REQUIREMENTS:
Check every line of the entries for "manifold", and copy the lines that hold it.

[Entries with model source code]

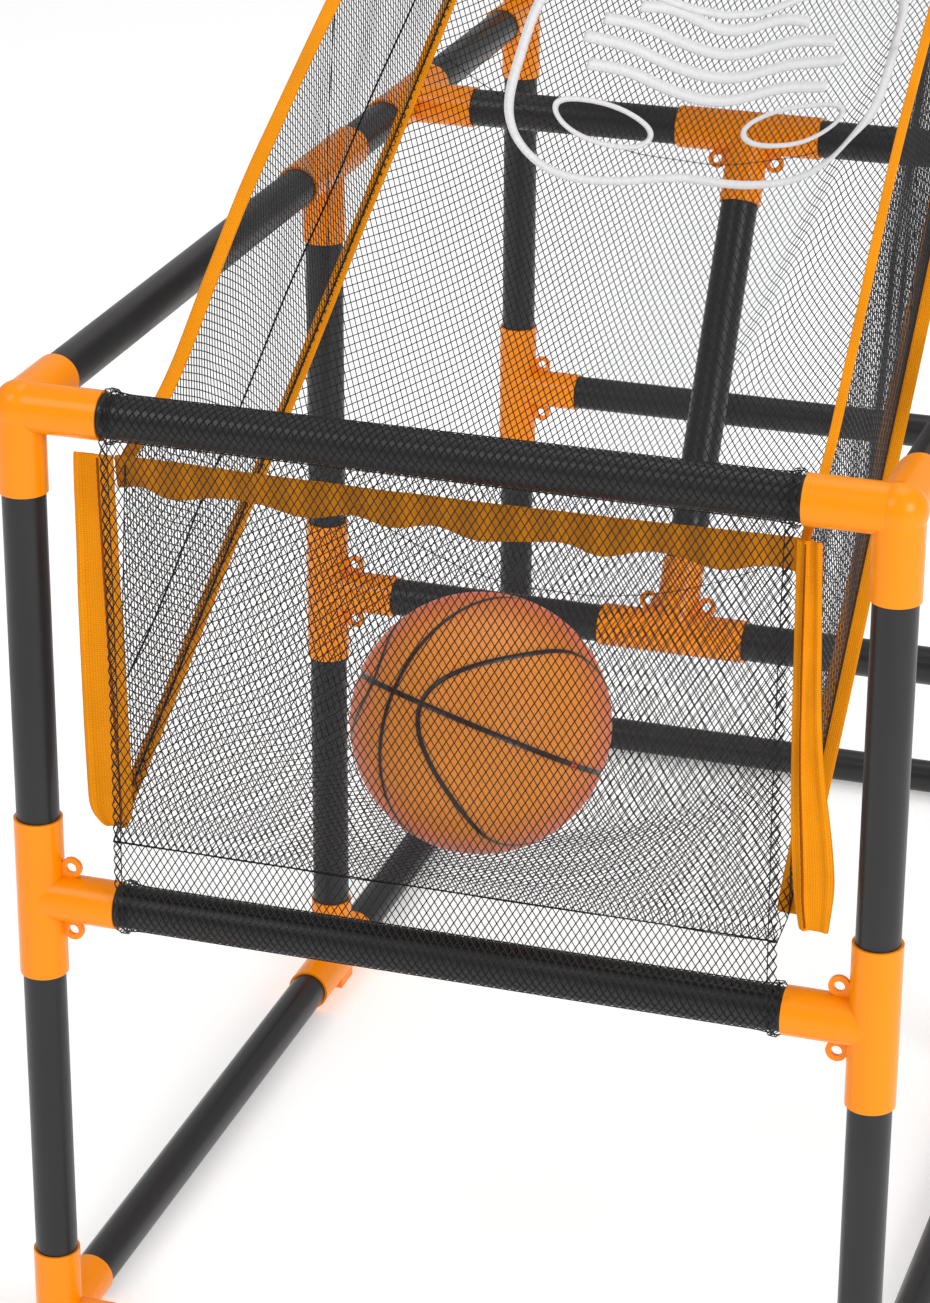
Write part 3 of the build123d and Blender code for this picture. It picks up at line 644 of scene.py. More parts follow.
def repeat(bm, step, count):
    """Copies all of a bmesh along one step until there are count of it, or a few more."""
    made = 1
    while made < count:
        copy_by(bm, everything(bm), step * made)
        made *= 2


def cut(bm, point, outward):
    """Cuts away what lies beyond a plane."""
    bmesh.ops.bisect_plane(
        bm, geom=everything(bm), dist=1e-7, plane_co=point, plane_no=outward, clear_outer=True
    )


SPARE_CELLS = 1.6           # rows and columns laid past a panel's far edges before they are cut
WELD_SHARE = 0.05           # corners nearer than this share of a cell are one


def net_cells(low, high):
    """Flat four-sided cells that cover a rectangle of the x-y plane."""
    net = settings().net
    bm = bmesh.new()
    bmesh.ops.create_circle(bm, cap_ends=True, segments=4, radius=1)
    bmesh.ops.scale(bm, vec=(net.cell / 2, net.rise, 1), verts=bm.verts)
    bmesh.ops.translate(bm, verts=bm.verts, vec=(low[0], low[1], 0))
    copy_by(bm, everything(bm), (net.cell / 2, net.rise, 0))
    repeat(bm, Vector((net.cell, 0, 0)), (high[0] - low[0]) / net.cell + SPARE_CELLS)
    cut(bm, (high[0] + net.cell, 0, 0), (1, 0, 0))
    repeat(bm, Vector((0, 2 * net.rise, 0)), (high[1] - low[1]) / (2 * net.rise) + SPARE_CELLS)
    bmesh.ops.remove_doubles(bm, verts=bm.verts, dist=net.cell * WELD_SHARE)
    for point, outward in ((low, (-1, 0, 0)), (low, (0, -1, 0)), (high, (1, 0, 0)), (high, (0, 1, 0))):
        cut(bm, (point[0], point[1], 0), outward)
    return bm


def lay(bm, place):
    """Moves each corner of a flat sheet to its place on the machine."""
    for corner in bm.verts:
        corner.co = place(corner.co.x, corner.co.y)


def thread_cells(bm, thickness):
    """Turns the cells' outlines into thread or cord."""
    bm.normal_update()
    bmesh.ops.wireframe(
        bm, faces=bm.faces[:], thickness=thickness, use_replace=True, use_boundary=True, use_even_offset=True
    )


def net_piece(bm, name, stands_for):
    thread = settings().net.thread
    bmesh.ops.remove_doubles(bm, verts=bm.verts, dist=thread * 0.6)
    bmesh.ops.dissolve_degenerate(bm, dist=thread * 0.3, edges=bm.edges)
    thread_cells(bm, thread)
    return finish_piece(bm, name, mesh_thread(), stands_for, smooth=False)


def soften(piece, levels):
    smooth = piece.modifiers.new("Smooth", "SUBSURF")
    smooth.levels = smooth.render_levels = levels


def strip(name, place, width, length, cells, material, stands_for=(), thick=None, levels=1):
    """A cloth strip: place(u, v) gives points over its width and length; its map is in metres."""
    bm = bmesh.new()
    layer = bm.loops.layers.uv.new("UVMap")
    across, along = cells
    bmesh.ops.create_grid(bm, x_segments=across, y_segments=along, size=0.5, calc_uvs=True)
    for face in bm.faces:
        for loop in face.loops:
            loop[layer].uv = ((loop.vert.co.x + 0.5) * width, (loop.vert.co.y + 0.5) * length)
    lay(bm, lambda x, y: place(x + 0.5, y + 0.5))
    piece = finish_piece(bm, name, material, stands_for)
    wall = piece.modifiers.new("Thickness", "SOLIDIFY")
    wall.thickness = thick or settings().binding.thickness
    wall.offset = 0
    wall.use_rim = True
    if levels:
        soften(piece, levels)
    return piece


def tape_strip(name, place, width, length, cells, stands_for, thick=None):
    return strip(name, place, width, length, cells, orange_tape(), stands_for, thick=thick)


def mix(a, b, t):
    return a * (1 - t) + b * t


def curve_through(stations, t):
    """A smooth curve's value at t through (t, value) stations."""
    last = len(stations) - 1
    i = max(0, min(last - 1, sum(1 for s in stations if s[0] <= t) - 1))

    def slope(k):
        a, b = stations[max(0, k - 1)], stations[min(last, k + 1)]
        return (b[1] - a[1]) / (b[0] - a[0])

    (t0, v0), (t1, v1) = stations[i], stations[i + 1]
    span = t1 - t0
    k = (t - t0) / span
    k2, k3 = k * k, k * k * k
    rise = (2 * k3 - 3 * k2 + 1) * v0 + (3 * k2 - 2 * k3) * v1
    return rise + span * ((k3 - 2 * k2 + k) * slope(i) + (k3 - k2) * slope(i + 1))


def floor_edge(t, side):
    """The line where the chute's floor meets its side net."""
    y, z = mix(MOUTH_Y, CHUTE_REAR_Y, t), mix(MOUTH_FLOOR_Z, REAR_FLOOR_Z, t)
    return Vector((side * mix(FRONT_HALF, REAR_HALF, t), y, z))


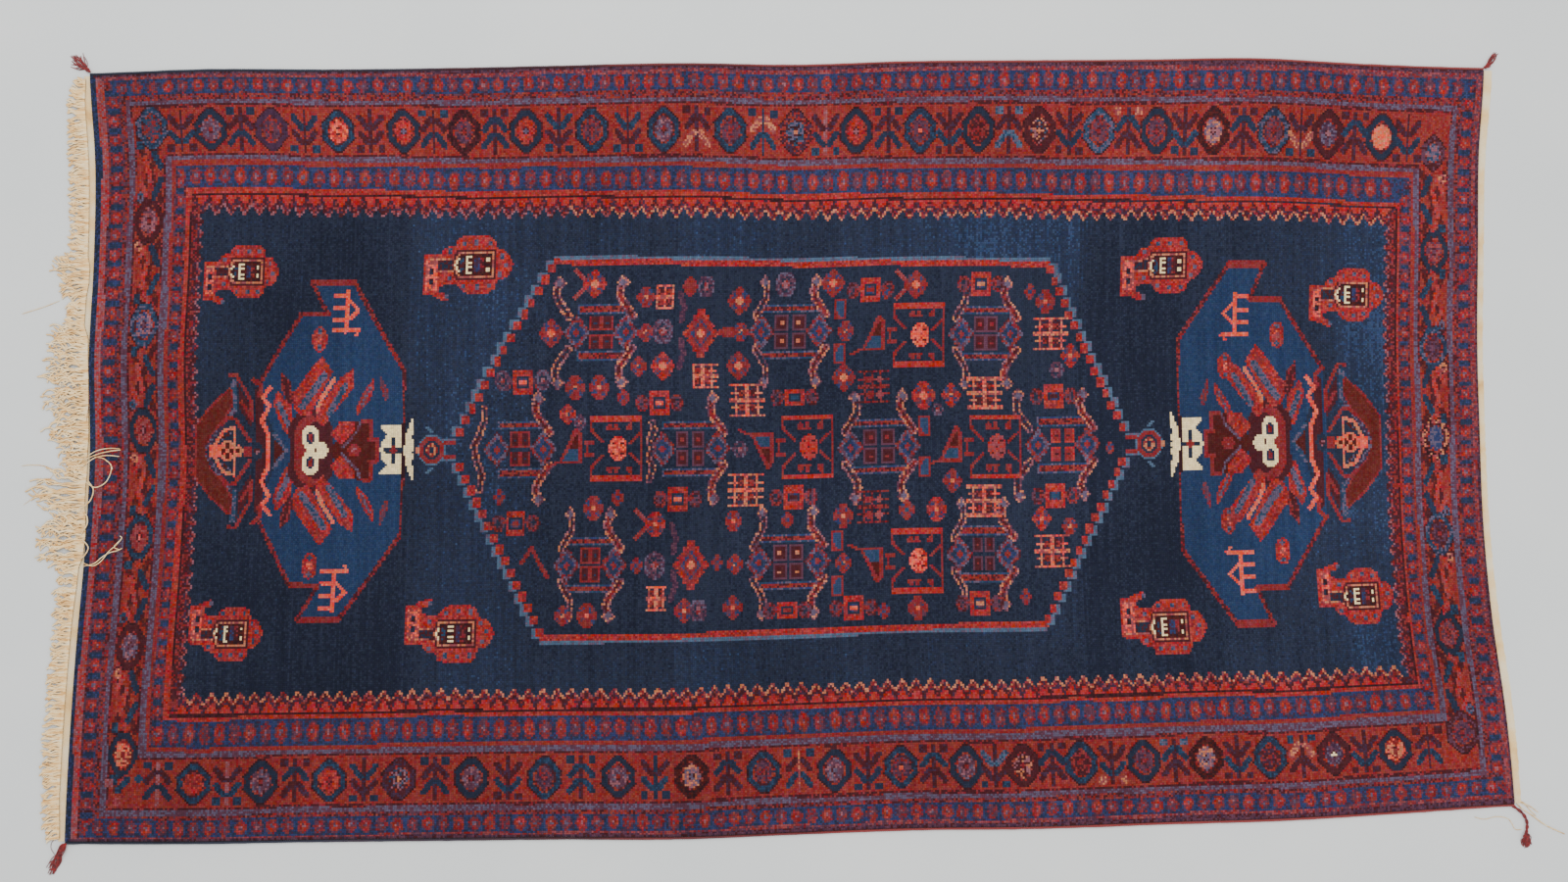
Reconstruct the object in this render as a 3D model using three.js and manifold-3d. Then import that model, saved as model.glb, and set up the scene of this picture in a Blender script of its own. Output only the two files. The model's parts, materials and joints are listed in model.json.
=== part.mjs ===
// A hand-knotted Persian village rug, lying flat. It is a wool pile cloth with a wool-wrapped
// selvedge cord down each long side, a plain-woven cotton strip at each short end, warp fringe
// past the left strip, two loose warp ends past the right one, and the tails of the selvedge
// yarns at the four corners.
// Millimetres. +X runs along the rug, +Y across it and +Z up. The origin is in the middle of
// the underside of the pile cloth, and every piece rests on z = 0.
import * as THREE from "three";
import { mergeVertices } from "three/addons/utils/BufferGeometryUtils.js";
import Module from "manifold-3d";

const wasm = await Module();
wasm.setup();

// ---- Driving dimensions ----

const LENGTH = 2424;
const WIDTH = 1320;
const THICKNESS = 8; // foundation and pile together
const SHOULDER = 2.5; // the pile's rounded rim: in from the edge, and down from the top
const RIPPLE = 0.5; // how far the top rises and falls
const CELLS = { along: 35, across: 19, up: 2 };

const SELVEDGE = 5; // across the wrapped side cord
const GAP = 0.3; // between one piece and the next
const SIDE_INSET = (SELVEDGE + GAP) / WIDTH; // the pile's long edges, as a share of the width

const STRIP_HEIGHT = 1.8; // the plain-woven ends
const STRAND_HEIGHT = 2.4;
const STRANDS = 150;
const STRAND_WIDTH = { root: 5.4, tip: 3.6 };
const ROOT_DEPTH = 3; // how far a strand's root runs into its strip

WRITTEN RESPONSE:
Reconstruct the object in this render as a 3D model using three.js and manifold-3d. Then import that model, saved as model.glb, and set up the scene of this picture in a Blender script of its own. Output only the two files. The model's parts, materials and joints are listed in model.json.
import Module from "manifold-3d";